Where the president erred is in assuming that his critics -- especially among the Democratic Party’s leadership -- actually live in the same world. In reality, at the level of foreign policy, Democrats and their allies on the anti-war Left have long inhabited an alternate universe.

Capitol Hill this week embodied that political disconnect. Going into full bullying mode, Congressional Democrats repeatedly threatened to block war funding unless the appropriations bill for the war also included timelines for withdrawal -- a clear encroachment on the executive’s war-making powers. Finally they agreed, grudgingly, to fund the troops. Detracting from the solemnity of the Democratic opposition, however, is the fact that legislators nonetheless managed to muscle billions of dollars in earmarks into the $120-billion legislation.

For the anti-war base, even reluctant support for the war effort is apostasy punishable by political death. Far-left activist network MoveOn.org has already demanded that “every single Democrat must oppose this bill.” The marching orders are clear: Vote for defeat in Iraq, or face it at home.

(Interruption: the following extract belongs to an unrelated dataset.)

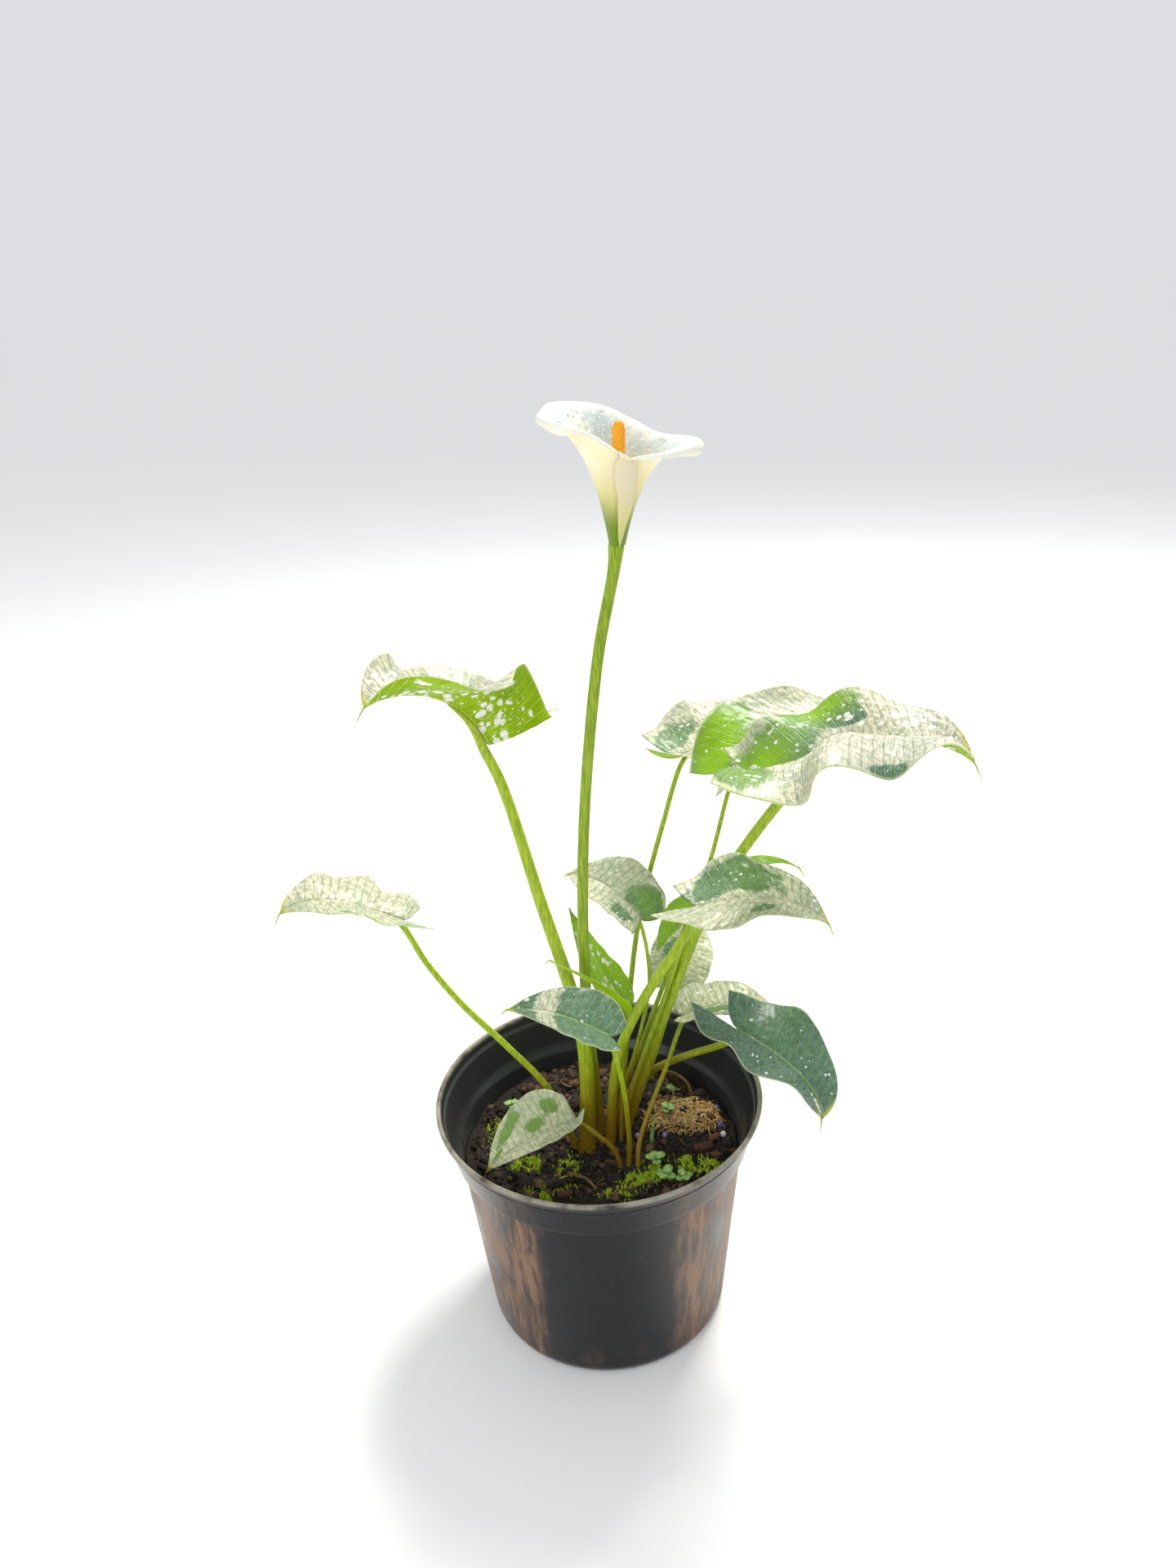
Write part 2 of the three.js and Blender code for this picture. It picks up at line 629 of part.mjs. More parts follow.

Accordingly, MoveOn has vowed to mount primary challenges to any Democrat who dares to show independence on Iraq.

It will please these ideological enforcers to know that no such independence is to be found within the current field of Democratic presidential hopefuls. Both Barack Obama and Hillary Clinton, the latter reportedly the most hawkish of the contenders, supported a symbolic measure to cut all funding for the war by next spring. (It was unclear, as of this writing, whether the Senators would vote for this week’s funding bill.)

Among candidates in serious contention, John Edwards has staked out the hardest anti-war line. In laying out his foreign policy vision before the Council on Foreign Relations this week, the onetime vice presidential aspirant assailed the notion of a war on terror as one of President Bush‘s “discredited ideological pursuits.” Unveiling his own plan for combating terrorism, Edwards called for a new humility, and proposed “to educate every child in the world.” How that mission could be reconciled with his call for humility in foreign affairs, and why an education campaign would stop the next generation of al-Qaeda recruits -- who, as it happens, are uniformly well-educated -- were among the many questions Edwards left unanswered.

Far from the demagoguery of the presidential campaign, the hard work of actually fighting terrorism falls to the U.S. troops and their Iraqi allies. Although violence -- in the form of suicide attacks, car bombings, and gangland-style murders -- remains a constant, the “surge” of American troop strength begun in February is showing modest signs of success. For one thing, sectarian violence appears to be in decline, especially in Baghdad. For another, Iraqis, including in Sunni Arab strongholds like Anbar province, are joining the fight against al-Qaeda terrorists.

Moreover, and contrary to the popular refrain that Iraq is a “distraction” from the true fight against terrorism, al-Qaeda has in recent years suffered serious defeats. Consider that of the operatives that bin Laden hoped to involve in his plot to attack the United States, al-Libi was captured and is now out of commission in much-maligned Guantanamo Bay; al-Rabia was killed in 2005 in Pakistan; and al-Zarqawi met his unlamented end in a June 2006 strike by the U.S. military in Diyala province. For a distraction from al-Qaeda, Iraq is proving to be remarkably on-target.

Not that you will hear this from the war’s critics. To acknowledge success would require them to concede that Iraq is in fact the frontline in the global war on terror -- and, furthermore, that the war is not a White House scheme to scare American voters. In short, it would require an admission that, on the question of Iraq’s centrality to the war against al-Qaeda, President Bush is right.

Iraqis are more forthright. Lt. Gen. Aboud Qanbar, the Iraqi commander overseeing the security plan, told the Washington Post this week that while sectarian violence is the leading problem in the country, it cannot be understood apart from al-Qaeda‘s involvement. Observing that al-Qaeda often incites the violence that draws reprisals from sectarian Shiite militias, he said: “Terrorists of al-Qaeda and the enemies of Iraq, they want to start a crisis. The objective behind this is to incite sectarian strife.” Coming just ahead of Memorial Day, it was a fitting reminder that the sacrifices of American forces in Iraq have not been in vain. Just don’t tell Congress.